What needs to be done: Write out the whole listing, matching it exactly.

**** Data extract ****

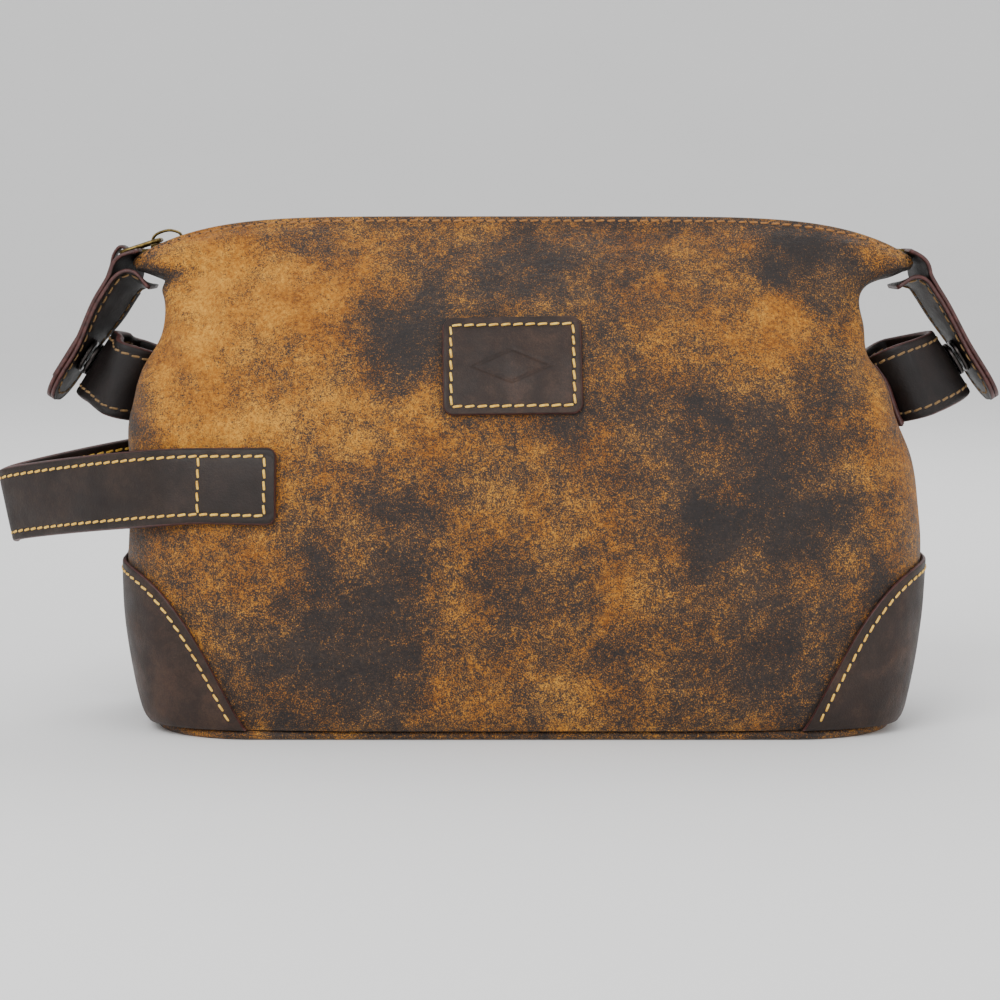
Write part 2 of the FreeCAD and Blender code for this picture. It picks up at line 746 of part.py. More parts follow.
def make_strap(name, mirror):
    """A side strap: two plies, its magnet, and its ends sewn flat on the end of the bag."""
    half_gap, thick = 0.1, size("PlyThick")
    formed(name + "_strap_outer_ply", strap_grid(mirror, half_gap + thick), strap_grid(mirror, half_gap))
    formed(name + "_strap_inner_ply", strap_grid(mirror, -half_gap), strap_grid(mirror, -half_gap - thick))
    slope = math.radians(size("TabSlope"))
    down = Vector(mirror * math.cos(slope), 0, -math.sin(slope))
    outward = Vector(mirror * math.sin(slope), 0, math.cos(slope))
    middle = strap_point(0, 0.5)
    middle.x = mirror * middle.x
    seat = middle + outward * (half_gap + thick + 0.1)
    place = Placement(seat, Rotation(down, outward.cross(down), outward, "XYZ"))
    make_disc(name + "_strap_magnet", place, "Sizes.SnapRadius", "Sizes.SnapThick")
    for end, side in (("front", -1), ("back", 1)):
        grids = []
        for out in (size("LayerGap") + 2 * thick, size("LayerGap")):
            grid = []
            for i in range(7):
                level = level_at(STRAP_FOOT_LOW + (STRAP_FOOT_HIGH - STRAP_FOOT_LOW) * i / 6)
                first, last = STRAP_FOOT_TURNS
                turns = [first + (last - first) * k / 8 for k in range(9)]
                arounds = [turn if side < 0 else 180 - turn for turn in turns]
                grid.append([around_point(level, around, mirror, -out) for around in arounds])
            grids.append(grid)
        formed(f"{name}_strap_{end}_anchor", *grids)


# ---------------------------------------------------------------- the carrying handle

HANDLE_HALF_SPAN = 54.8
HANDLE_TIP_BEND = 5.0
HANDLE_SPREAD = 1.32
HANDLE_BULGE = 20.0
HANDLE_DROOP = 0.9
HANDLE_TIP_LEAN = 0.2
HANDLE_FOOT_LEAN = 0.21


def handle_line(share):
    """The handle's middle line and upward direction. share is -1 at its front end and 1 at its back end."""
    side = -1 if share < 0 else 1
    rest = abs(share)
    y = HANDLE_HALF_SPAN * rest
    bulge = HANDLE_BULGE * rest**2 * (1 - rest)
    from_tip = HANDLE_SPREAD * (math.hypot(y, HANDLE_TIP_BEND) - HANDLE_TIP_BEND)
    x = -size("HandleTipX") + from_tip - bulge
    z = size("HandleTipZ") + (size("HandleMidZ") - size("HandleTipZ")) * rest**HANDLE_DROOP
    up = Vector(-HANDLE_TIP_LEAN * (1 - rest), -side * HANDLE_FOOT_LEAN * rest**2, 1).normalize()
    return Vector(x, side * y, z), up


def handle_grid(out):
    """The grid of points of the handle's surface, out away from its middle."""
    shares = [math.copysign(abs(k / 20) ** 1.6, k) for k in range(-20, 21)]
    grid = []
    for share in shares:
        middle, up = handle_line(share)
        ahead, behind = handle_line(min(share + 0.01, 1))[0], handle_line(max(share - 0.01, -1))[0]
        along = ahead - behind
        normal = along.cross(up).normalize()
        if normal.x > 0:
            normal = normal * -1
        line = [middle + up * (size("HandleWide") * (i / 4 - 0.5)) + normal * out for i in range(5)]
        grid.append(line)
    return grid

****

Task output:
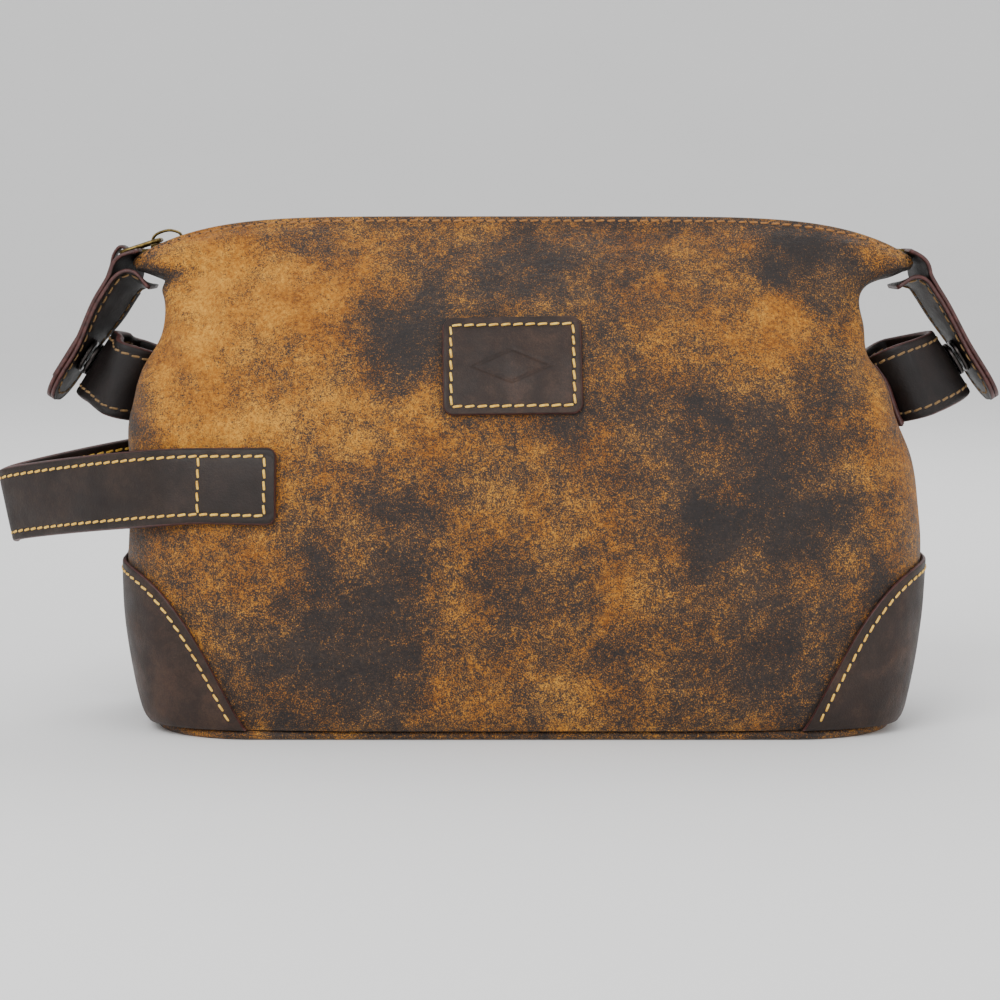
Write part 2 of the FreeCAD and Blender code for this picture. It picks up at line 746 of part.py. More parts follow.
def make_strap(name, mirror):
    """A side strap: two plies, its magnet, and its ends sewn flat on the end of the bag."""
    half_gap, thick = 0.1, size("PlyThick")
    formed(name + "_strap_outer_ply", strap_grid(mirror, half_gap + thick), strap_grid(mirror, half_gap))
    formed(name + "_strap_inner_ply", strap_grid(mirror, -half_gap), strap_grid(mirror, -half_gap - thick))
    slope = math.radians(size("TabSlope"))
    down = Vector(mirror * math.cos(slope), 0, -math.sin(slope))
    outward = Vector(mirror * math.sin(slope), 0, math.cos(slope))
    middle = strap_point(0, 0.5)
    middle.x = mirror * middle.x
    seat = middle + outward * (half_gap + thick + 0.1)
    place = Placement(seat, Rotation(down, outward.cross(down), outward, "XYZ"))
    make_disc(name + "_strap_magnet", place, "Sizes.SnapRadius", "Sizes.SnapThick")
    for end, side in (("front", -1), ("back", 1)):
        grids = []
        for out in (size("LayerGap") + 2 * thick, size("LayerGap")):
            grid = []
            for i in range(7):
                level = level_at(STRAP_FOOT_LOW + (STRAP_FOOT_HIGH - STRAP_FOOT_LOW) * i / 6)
                first, last = STRAP_FOOT_TURNS
                turns = [first + (last - first) * k / 8 for k in range(9)]
                arounds = [turn if side < 0 else 180 - turn for turn in turns]
                grid.append([around_point(level, around, mirror, -out) for around in arounds])
            grids.append(grid)
        formed(f"{name}_strap_{end}_anchor", *grids)


# ---------------------------------------------------------------- the carrying handle

HANDLE_HALF_SPAN = 54.8
HANDLE_TIP_BEND = 5.0
HANDLE_SPREAD = 1.32
HANDLE_BULGE = 20.0
HANDLE_DROOP = 0.9
HANDLE_TIP_LEAN = 0.2
HANDLE_FOOT_LEAN = 0.21


def handle_line(share):
    """The handle's middle line and upward direction. share is -1 at its front end and 1 at its back end."""
    side = -1 if share < 0 else 1
    rest = abs(share)
    y = HANDLE_HALF_SPAN * rest
    bulge = HANDLE_BULGE * rest**2 * (1 - rest)
    from_tip = HANDLE_SPREAD * (math.hypot(y, HANDLE_TIP_BEND) - HANDLE_TIP_BEND)
    x = -size("HandleTipX") + from_tip - bulge
    z = size("HandleTipZ") + (size("HandleMidZ") - size("HandleTipZ")) * rest**HANDLE_DROOP
    up = Vector(-HANDLE_TIP_LEAN * (1 - rest), -side * HANDLE_FOOT_LEAN * rest**2, 1).normalize()
    return Vector(x, side * y, z), up


def handle_grid(out):
    """The grid of points of the handle's surface, out away from its middle."""
    shares = [math.copysign(abs(k / 20) ** 1.6, k) for k in range(-20, 21)]
    grid = []
    for share in shares:
        middle, up = handle_line(share)
        ahead, behind = handle_line(min(share + 0.01, 1))[0], handle_line(max(share - 0.01, -1))[0]
        along = ahead - behind
        normal = along.cross(up).normalize()
        if normal.x > 0:
            normal = normal * -1
        line = [middle + up * (size("HandleWide") * (i / 4 - 0.5)) + normal * out for i in range(5)]
        grid.append(line)
    return grid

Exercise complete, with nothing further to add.